RNAi screens validate a role for the novel RLR candidates in RIG-I-mediated IFNβ induction.
(A) Flow chart of the RNAi validation screens. 187 candidate RLR genes were screened for RIG-I pathway activity in three different RNAi screens. In screens 1 and 2, HeLa cells stably expressing an IFNβ promoter-controlled firefly luciferase (Fluc) reporter were stimulated with a 5’-ppp-containing RIG-I RNA ligand. The 57 hits (15 up, 42 down) with the largest effect on IFNβ induction upon siRNA knockdown in screen 1 (stringent Z-score <-2 or >2) were tested again in screen 2 with a different set of siRNAs. The 19 top hits from screen 2 were then picked for screen 3, which is similar to the first two screens except that it measures IFNβ mRNA levels using quantitative real-time qRT-PCR. (B) Correlation between the negative control-based robust Z-scores of RNAi screens 1 and 2. The 57 top hits with Z-scores <-2 or >2 in screen 1 were tested again in screen 2 (purple data points). N.T., non-transfected; SCR, scrambled. (C) Overview of the 19 novel RIG-I pathway genes with the largest effects on IFNβ induction in screens 1 and 2 (Z-score <-2 in both screens). Black data points correspond to genes whose knockdown also causes a reduction in IFNβ mRNA levels in screen 3. (D) RNAi screen 3. 13 of the 19 top hits from screens 1 and 2 also reduce RIG-I-mediated IFNβ mRNA production (black bars). Experiments were performed in triplicate (n = 3). Bars (mean±SEM) display the fold induction of IFNβ mRNA (corrected for actin mRNA levels) compared to the mock-treated control. Statistical significance was assessed by one-way analysis of variance (ANOVA) followed by Dunnett’s multiple comparison test, comparing the values for each of the 19 test genes to the combined negative control conditions (scrambled and LGP2, red bars). ** P < 0.01; *** P < 0.001. (E) Correlation between the in silico integrated RLR score and the probability of experimental confirmation in RNAi screen 1. The dark purple line represents all 94 hits with Z-score <-1.25 or >1.25; the light purple line represents the top 57 hits with Z-score <-2 or >2. The 187 experimentally tested genes were rank-ordered based on the RLR score and precision was calculated sequentially as the fraction of validated hits among all tested genes having a certain RLR score or higher.
Table 3.
Validations of our predicted RLR candidates by independent studies.
Fig 3.
Human and viral protein interaction networks connecting the known RLR pathway with the newly identified RIG-I factors DDX17 and SNW1.
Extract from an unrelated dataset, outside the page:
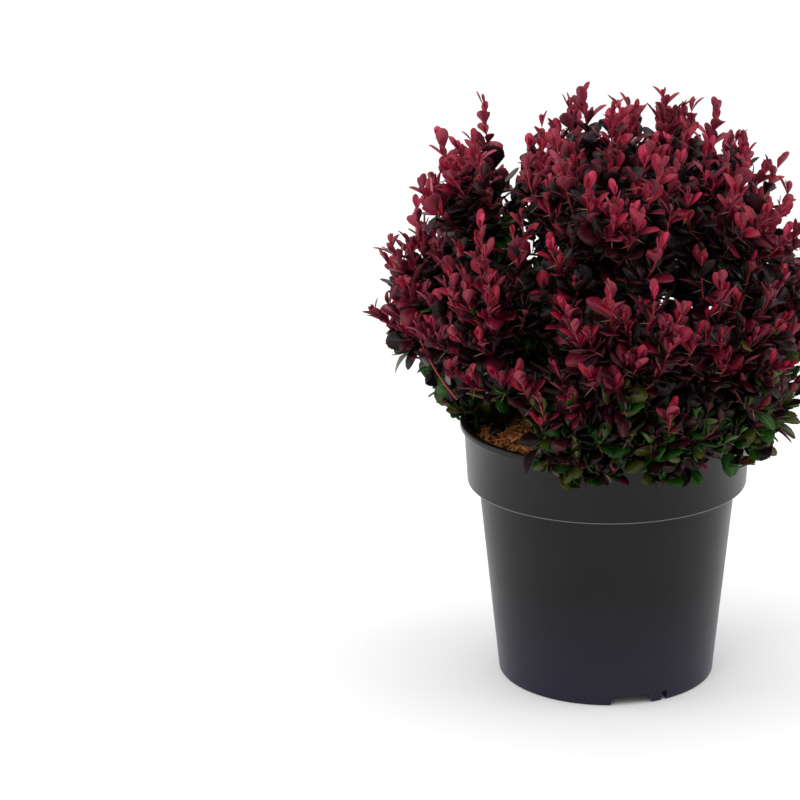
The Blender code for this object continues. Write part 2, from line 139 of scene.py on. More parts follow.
# Shoots and leaves
SIDE_SHOOTS = 4
SIDE_START = (0.22, 0.55)
SIDE_REACH = (0.015, 0.031)
SIDE_DROP = (0.002, 0.026)
SIDE_BEND = 0.14
SIDE_SIZE = 0.92
NODE_GAP = 0.0058
CLUSTER = 3
TIP_SLIMMING = 0.36
LEAF_LENGTHS = (0.0225, 0.0130)
LEAF_WIDTH_SHARE = 0.63
LEAF_THICKNESS = 0.02
LEAF_SHAPES = ((0.16, -0.10, 1.0), (0.26, -0.20, 0.9), (0.10, 0.10, 1.1), (0.20, -0.32, 1.0))
LEAF_DETAIL = 900
LEAF_LEANS = (74.0, 22.0)
LEAF_STATIONS = ((0.10, 0.12), (0.34, 0.56), (0.60, 1.0), (0.82, 0.90), (0.95, 0.50))
UPTURN = 0.55
INNER_SHOOTS = 9
INNER_REACH = (0.018, 0.040)
SHADE_DEPTH = (0.68, 0.90)
LOW_LEAVES, LOW_GREEN_SHARE = 0.204, 0.62
SPINE_LENGTH = 0.0075
SPINE_RADIUS, SPINE_TIP_RADIUS = 0.00030, 0.00004
SPINE_SHARE = 0.86
BESIDE_SWING, BESIDE_LIFT = 38, 16
SHOOT_RADIUS, SIDE_RADIUS, SHOOT_TIP_RADIUS = 0.0011, 0.0008, 0.0005
BARE_SHARE, SIDE_BARE_SHARE = 0.30, 0.25
RED_SHADE = 0.7
# Leaves near each shoot's foot, mostly in the shade tint: painted shade inside each mass; the
# maroon and green among them are leaf colours.
DARK_NODES = (0.05, 0.12, 0.19, 0.26)
DARK_LENGTH, DARK_LEAN = 0.018, 70
# Leaves of the short inner twigs, mostly in the shade tint: painted shade round each mass's stem.
INNER_LENGTH, INNER_LEAN = 0.0165, 66
DARK_TINTS = ("shade", "shade", "maroon", "green")
INNER_TINTS = ("shade", "shade", "shade", "maroon", "green")
MOST_FACES = 190000

# Where the photo shows through the crown: the mulch at the left, and the parting by the tower
WINDOW_FROM, WINDOW_TO, WINDOW_TOP = 186.0, 246.0, 0.216
WINDOW_INNER, WINDOW_ARCH = 0.030, 0.012
PARTING_X, PARTING_HALF, PARTING_FOOT = -0.0620, 0.0055, 0.305
PARTING_RISE = 0.03
SHOOT_SAMPLES = (0.45, 0.6, 0.8, 1.0)

# Tints of the leaves: upper side and underside, dealt out from the shoot's tip inwards
TINTS = {
    "rose": ((0.50, 0.026, 0.080), (0.36, 0.055, 0.090)),
    "crimson": ((0.31, 0.010, 0.036), (0.27, 0.036, 0.060)),
    "ruby": ((0.150, 0.006, 0.022), (0.17, 0.026, 0.042)),
    "maroon": ((0.045, 0.004, 0.010), (0.070, 0.018, 0.024)),
    # The shade tint is painted shade: near-black leaves that stand for the shade deep in the
    # crown.
    "shade": ((0.0105, 0.0028, 0.0038), (0.020, 0.008, 0.009)),
    "olive": ((0.055, 0.060, 0.008), (0.09, 0.10, 0.035)),
    "green": ((0.012, 0.062, 0.005), (0.05, 0.12, 0.03)),
}

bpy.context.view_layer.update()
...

Human proteins are represented by circles, viral proteins by rounded rectangles (purple nodes). Green nodes represent known components of the RLR pathway. Orange nodes (DDX17 and SNW1) are novel RIG-I pathway components discovered in our study, which are connected to the RLR network through interactions with the green nodes. Edges between human proteins represent physical interactions (both low- and high-throughput) obtained from BioGRID Release 3.3 [54]. Interactions between human and viral proteins were obtained from the PHISTO database (29 Sep. 2014) [28]. See S1 Fig for a more complete representation of the RLR pathway containing the curated set of 49 known RLR genes. LaCV, La Crosse virus; EBV, Epstein-Barr virus; SFSV, Sandfly fever Sicilian virus; PRRSV, Porcine reproductive and respiratory syndrome virus; HPV, Human papillomavirus.